Btw, how come BAUD is missing, it is already there since 2018? I also added tests for Baud to https://github.com/unitsofmeasurement/uom-systems/blob/master/ucum/src/test/java/systems/uom/ucum/format/UCUMFormatTable4Test.java, so @JohnTimm could you elaborate, what fails with "Bd"?

keilw commented 4 years ago

@JohnTimm I hope, you are well because we haven't heard any feedback for almost a month? A significant number of these are combinations with previously missing units like "eq" but most of them are there now, could you repeat the test with 2.1-SNAPSHOT of uom-systems?

alexanderkiel commented 1 year ago

I also need all units from https://build.fhir.org/valueset-ucum-units.html. I would happy to contribute with some guideline.
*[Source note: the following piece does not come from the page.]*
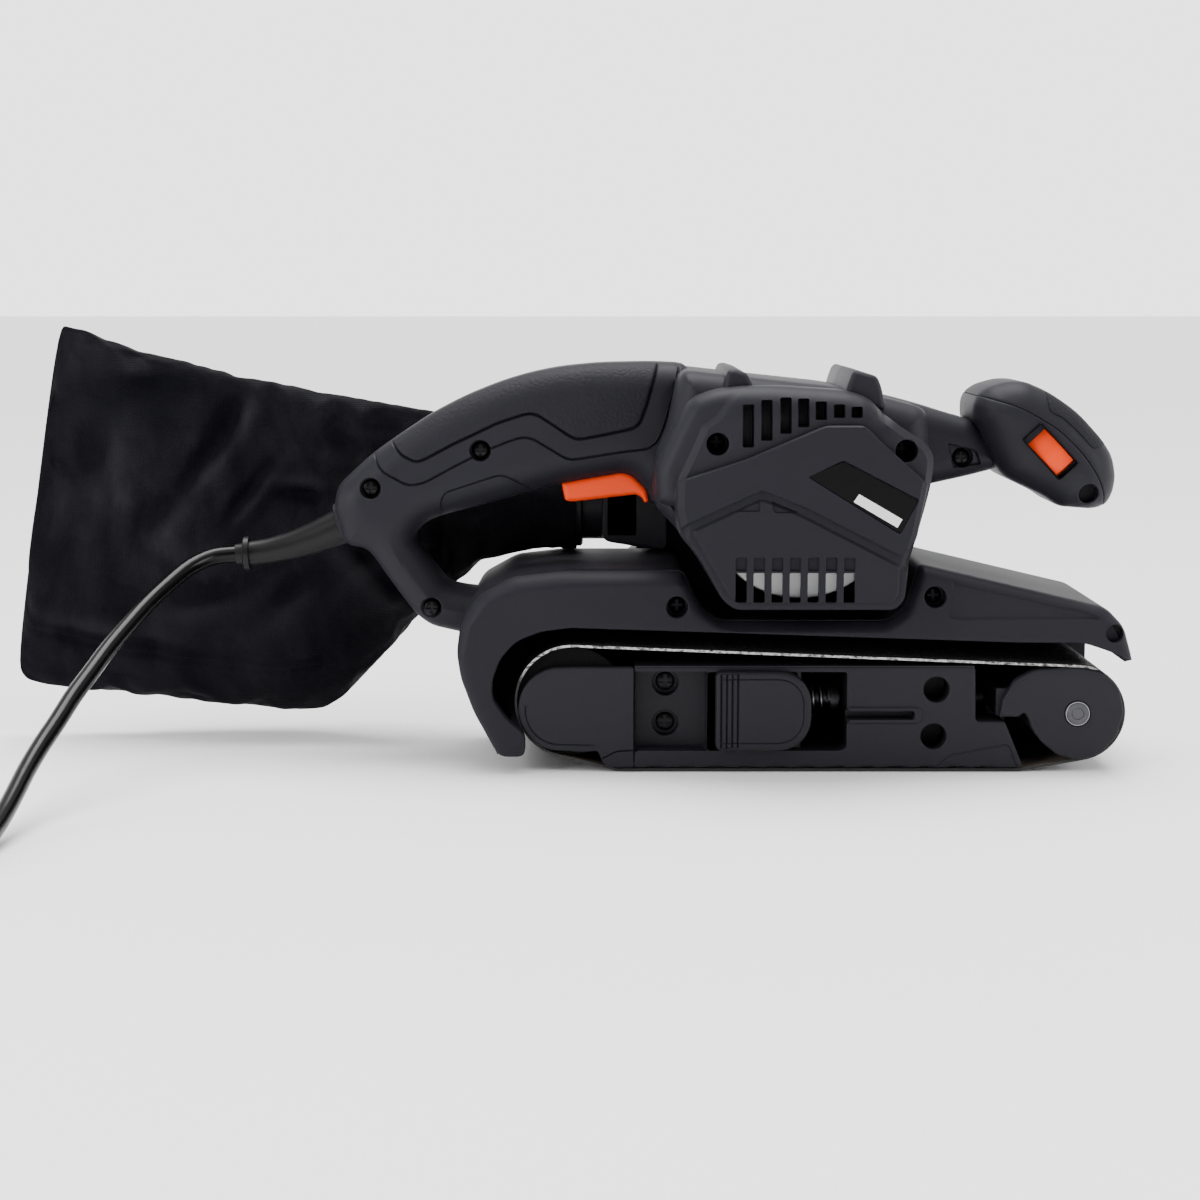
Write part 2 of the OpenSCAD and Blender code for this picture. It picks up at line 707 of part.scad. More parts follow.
module idler_axle() color("#c8c8cc") rod(idler_c, 4.75, -40, 39);

module idler_roller() {
    color("#8a8c90") difference() {
        rod(idler_c, idler_r, -35.4, 35.4);
        rod(idler_c, 7, -36, 36);
        for (s = [-1, 1]) rod(idler_c, 10, s > 0 ? 27.4 : -36, s > 0 ? 36 : -27.4);
    }
}

module idler_bearings() {
    color("#c8c8cc") {
        ring(idler_c, 10, 4.75 + run, -35, -27.4);
        ring(idler_c, 10, 4.75 + run, 27.4, 35);
    }
}

module tracking_knob() {
    color("#232326") union() {
        difference() {
            rod(track_c, 9, case_y + case_t + 0.4, 54);
            for (i = [0:15]) turned(track_c, i * 22.5) box([8.4, 10], [case_y + case_t, 55], [-0.8, 0.8]);
        }
        rod(track_c, 3, case_y - 0.5, case_y + case_t + 0.6);
        rod(track_c + [track_offset, 0], 1.5, 37, case_y);
    }
}

// ---------- dust collection ----------
module dust_duct() {
    color("#2c2c30") difference() {
        union() {
            box([-86, -69], [21, 55], [86, 118.5]);
            box([-86, -58], [21, case_y], [86, 118.5]);
            box([-86, -58], [21, case_y], [81, 86.5]);
        }
        bar(-90, -72, port_y, port_z, port_bore_r);
        box([-80, -61], [24, 37], [80, 112]);
        bar(-87, port_x[1], port_y, port_z, port_r);
    }
}

module dust_port() {
    color("#2c2c30") difference() {
        bar(port_x[0], port_x[1], port_y, port_z, port_r);
        bar(port_x[0] - 1, port_x[1] + 1, port_y, port_z, port_bore_r);
    }
}

module bag_collar() {
    color("#232326") difference() {
        bar(-108.5, -94, port_y, port_z, 18.6);
        bar(-110, -93, port_y, port_z, port_r + 0.15);
    }
}

// Outline of the full bag and the narrower one that its flat sides reach
bag_outline = [
    [-316, 173], [-336, 33], [-333, 25], [-222, 10.6], [-196, 18], [-160, 55], [-160, 138], [-200, 147]
];
bag_flat = [[-300, 152], [-314, 46], [-222, 30], [-202, 35], [-178, 60], [-178, 118], [-205, 128]];
bag_y = 45;
module dust_bag() {
    color("#17171b") difference() {
        union() {
            hull() {
                slab(bag_y - 3, bag_y + 3) polygon(bag_outline);
                slab(bag_y - 22, bag_y + 22) polygon(bag_flat);
            }
            hull() {
                slab(bag_y - 12, bag_y + 14) polygon([[-160, 72], [-160, 132], [-164, 132], [-164, 71.5]]);
                bar(-112, -109, port_y, port_z, 19.7, $fn = 32);
            }
            bar(-110, -97, port_y, port_z, 19.7);
        }
        bar(-112, -90, port_y, port_z, 18.6);
        bar(-126, -111, port_y, port_z, port_bore_r + 1);
    }
}

// ---------- fasteners ----------
module housing_screws() color("#5a5a5e") for (s = housing_screw_list) screw([s[0], s[1]], s[2], s[3], s[4]);
module base_screws() color("#5a5a5e") for (s = base_screw_list) screw([s[0], s[1]], s[2], s[3], s[4]);
module frame_screws() color("#5a5a5e") for (s = frame_screw_list) screw([s[0], s[1]], s[2], s[3], s[4]);
module cover_screws() {
    color("#5a5a5e") for (s = cover_screw_list)
        mirror([0, 1, 0]) screw(s, -case_y - case_t - 8.4, -case_y - 0.5, 3.4);
}

// ---------- power cord ----------
module strain_relief() {
    color("#1a1a1c") translate([-188, 0, 96.2]) rotate([0, -107, 0]) difference() {
        union() {
            cylinder(r1 = 6.6, r2 = 5.1, h = 46);
            translate([0, 0, 43.5]) cylinder(r = 7.2, h = 2.5);
        }
        translate([0, 0, 40]) cylinder(r = cord_d / 2, h = 8);
    }
}

// Tube swept along points, ring by ring
function tube_ring(path, i, r, n) = let (
    p = path[i],
    d = path[min(i + 1, len(path) - 1)] - path[max(i - 1, 0)],
    t = d / norm(d),
    s = cross(t, [0, 0, 1]),
    u = s / norm(s),
    v = cross(u, t)
) [for (k = [0:n - 1]) p + r * (cos(360 * k / n) * u + sin(360 * k / n) * v)];
module tube(path, r, n = 10) {
    last = len(path) - 1;
    points = [for (i = [0:last]) each tube_ring(path, i, r, n)];
    walls = [for (i = [0:last - 1], k = [0:n - 1])
        [i * n + k, i * n + (k + 1) % n, (i + 1) * n + (k + 1) % n, (i + 1) * n + k]];
    first_cap = [for (k = [n - 1:-1:0]) k];
    last_cap = [for (k = [0:n - 1]) last * n + k];
    polyhedron(points, concat([first_cap], walls, [last_cap]), convexity = 4);
}

module power_cord() color("#141416") tube(cord_route, cord_d / 2);

module cord_coil() {
    color("#141416") translate([coil_c[0], coil_c[1], 0]) rotate_extrude()
        translate([coil_r - coil_half, 0]) square([2 * coil_half, 2 * cord_d]);
}

module cord_tie() {
    color("#101012") translate([coil_c[0], coil_c[1] + coil_r, 0]) difference() {
        box([-5, 5], [-coil_half - 1.6, coil_half + 1.6], [0, 2 * cord_d + 1.6]);
        box([-6, 6], [-coil_half - 0.6, coil_half + 0.6], [-1, 2 * cord_d + 0.6]);
    }
}

module power_plug() {
    color("#1a1a1c") translate([plug_c[0], plug_c[1], 0]) {
        box([-13, 13], [-12, 20], [0, 16]);
        rod([0, 8], 4.6, -28, -12);
        for (s = [-1, 1]) box([s * 6.35 - 0.75, s * 6.35 + 0.75], [20, 38], [4.8, 11.2]);
    }
}

housing_left();
housing_right();
rear_grip_left();
rear_grip_right();
motor_cover();
rating_plate();
base_housing();
drive_case();
drive_cover();
base_frame();
drive_roller_cap();
platen_pad();
platen_plate();
sanding_belt();
knob_shell_left();
knob_shell_right();
knob_cap();
knob_grip_pad();
rocker_bezel();
rocker_paddle();
trigger();
trigger_switch();
stator_core();
field_coils();
motor_bracket();
brush_gear();
motor_bearings();
motor_shaft();
armature_core();
armature_windings();
commutator();
cooling_fan();
motor_pulley();
timing_belt();
driven_pulley();
drive_shaft();
drive_drum();
drum_bearings();
tension_rod();
tension_spring();
tension_lever();
lever_pin();
front_yoke();
idler_axle();
idler_roller();
idler_bearings();
tracking_knob();
dust_duct();
dust_port();
bag_collar();
dust_bag();
housing_screws();
base_screws();
frame_screws();
cover_screws();
strain_relief();
power_cord();
cord_coil();
cord_tie();
power_plug();
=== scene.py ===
"""Looks of a handheld belt sander, built round its packed frame.

Lengths in the profile lists are millimetres, as [x, z] points of a side view. Meshes are in metres.
"""
import json
import math
from contextlib import contextmanager

import bmesh
import bpy
import numpy as np
from mathutils import Matrix, Vector, noise
from mathutils.geometry import delaunay_2d_cdt


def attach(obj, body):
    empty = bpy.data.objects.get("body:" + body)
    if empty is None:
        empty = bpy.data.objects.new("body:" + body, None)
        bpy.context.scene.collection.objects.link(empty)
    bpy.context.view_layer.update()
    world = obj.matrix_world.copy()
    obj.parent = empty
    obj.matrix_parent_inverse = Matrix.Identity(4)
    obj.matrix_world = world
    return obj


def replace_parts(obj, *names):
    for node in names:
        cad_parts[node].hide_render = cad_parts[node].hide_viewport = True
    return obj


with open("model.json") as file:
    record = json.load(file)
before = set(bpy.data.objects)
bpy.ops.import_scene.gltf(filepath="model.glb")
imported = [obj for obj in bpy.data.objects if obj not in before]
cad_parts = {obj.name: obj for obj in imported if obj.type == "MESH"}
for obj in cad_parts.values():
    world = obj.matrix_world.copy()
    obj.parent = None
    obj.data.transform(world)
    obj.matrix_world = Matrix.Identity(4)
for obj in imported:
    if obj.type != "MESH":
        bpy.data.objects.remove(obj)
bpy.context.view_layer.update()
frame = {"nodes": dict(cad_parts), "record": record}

bl_info = {
    "name": "Belt sander builder",
    "version": (1, 0, 0),
    "blender": (4, 5, 0),
    "location": "View3D > Sidebar > Sander",
    "description": "Builds the visible pieces of a handheld belt sander round its CAD frame",
    "category": "Object",
}

MM = 0.001
NEAR = -1
FAR = 1
CLOTH_STEPS = 26
MOST_MOVE = 0.009

# Side profiles
HANDLE = [
    (-195.2, 103), (-193.4, 111.7), (-187.5, 117.4), (-178.6, 125.4), (-167.2, 133.2), (-155, 141.2),
    (-141, 148.4), (-127, 154), (-115, 157.6), (-103, 160), (-87, 161.6), (-65, 162), (-50, 161.2),
    (-50, 112), (-62, 104), (-66, 104.2), (-68.3, 110.2), (-73.8, 115.6), (-78, 116.4), (-103, 112.4),
    (-129, 105.3), (-151, 99.6), (-158, 96.7), (-163, 90), (-148.8, 71.8), (-142, 70.2), (-130, 69),
    (-130, 49), (-145.3, 51.8), (-155.9, 54.3), (-162.3, 59.2), (-172, 72.3), (-181.5, 86), (-190.5, 87.2),
]
GRIP = [
    (-171.2, 130.5), (-169.7, 128.9), (-166.3, 125), (-160.6, 122.4), (-157.5, 123.4), (-152.1, 126.2),
    (-146.4, 129.3), (-136.5, 133.9), (-127.3, 138.3), (-117.4, 141.4), (-114.4, 141.9), (-111.3, 141.1),
    (-105.3, 137.3), (-99.2, 133.1), (-96.1, 131.6), (-93.1, 131.8), (-84, 133.5), (-73.3, 135.8), (-71, 137.7),
    (-68.8, 143), (-65.7, 153.6), (-63.9, 161.2), (-63.9, 163), (-87, 162.8), (-103, 161.2), (-115, 158.8),
    (-127, 155.2), (-141, 149.6), (-155, 142.4), (-167, 134.4),
]
GRIP_SEAM = GRIP[:22]
GRIP_BORDER = [
    (-178.4, 125.6), (-175.2, 118.4), (-163.8, 112.4), (-157.6, 113.5), (-146.5, 119.6), (-138.1, 123.8),
    (-131.2, 127.2), (-123.6, 130.2), (-118.2, 132), (-113.7, 131.4), (-108.3, 128.2), (-100.7, 123.6),
    (-97.7, 122.9), (-88.5, 124.3), (-77.9, 126), (-67.2, 127.2), (-63.4, 130.1), (-61.1, 135.4),
    (-58.9, 142.3), (-56.6, 151.4), (-54.8, 161.2),
]
FINGER_PANEL = [(-150.9, 99.8), (-150.9, 106.6), (-148.8, 109.8), (-127.2, 116.8), (-123, 115.6), (-114, 110.6)]
SHOULDER = [
    (-66, 106.8), (-65.1, 125), (-60.1, 136.3), (-55.5, 159.8), (-25, 156.4), (5, 153.2), (27, 148.4),
    (42, 144.4), (44, 112), (38.4, 100), (33, 82), (31.2, 71), (27.4, 67.6), (-34.5, 67.6), (-39.8, 71),
    (-48.6, 86), (-57.2, 98),
]
BULGE_SOFT = [
    (-58.2, 107), (-64.5, 108.7), (-65.5, 121.5), (-57.4, 139.2), (-52.3, 148.9), (-43.9, 152.3), (-33.2, 154),
    (-17.9, 154), (8.8, 152.2), (17, 149.6), (22.6, 143.4),
]
BULGE_SHARP = [
    (22.6, 143.4), (29.4, 138.2), (38.4, 132.6), (41.9, 127.6), (41.6, 121), (40.6, 115), (38.8, 107.4),
    (36.7, 99.8), (34.7, 92.2), (32.1, 87.4),
]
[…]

keilw commented 1 year ago

@alexanderkiel Is that list from FHIR identical to the 1364+ entries in UCUM? It seems many of them are not in the latest UCUM files, and a large portion are combined units like "pmol/min" which should be derived from either UCUM or other system units like PICO(MOL).divide(MINUTE). Others are annotated units created like RED_BLOOD_CELLS = ((AbstractUnit)Units.ONE).annotate("RBC") or Unit<Volume> PERCENT_VOL = ((AbstractUnit)Units.PERCENT).annotate("vol").

There is no system for that, and it does not seem part of UCUM, so either something application specific or a domain specific system under uom-domain, I'd say a module under health sounds appropriate. You'd be more than welcome to contribute if you have time.

alexanderkiel commented 1 year ago

Hi @keilw I'm not an expert in UCUM. I work on a FHIR server written in Clojure/Java and use the systems.uom/systems-ucum and systems.uom/systems-quantity dependencies inside a query engine in order to be able to represent quantities so that the calculations are able to make use of some unit conversations.

Both the data and the queries can contain UCUM units from the FHIR UCUM Valueset I mentioned above. All the quantities have to pass a parsing step before I can evaluate queries. So I have a problem if I encounter a unit that can't be parsed.

Although it would be good to support as many units as possible in the future, maybe you have a recommendation for me how I can deal with unknown units. Is there a hook were I can just return for example an annotated dimensionless unit for unknown units?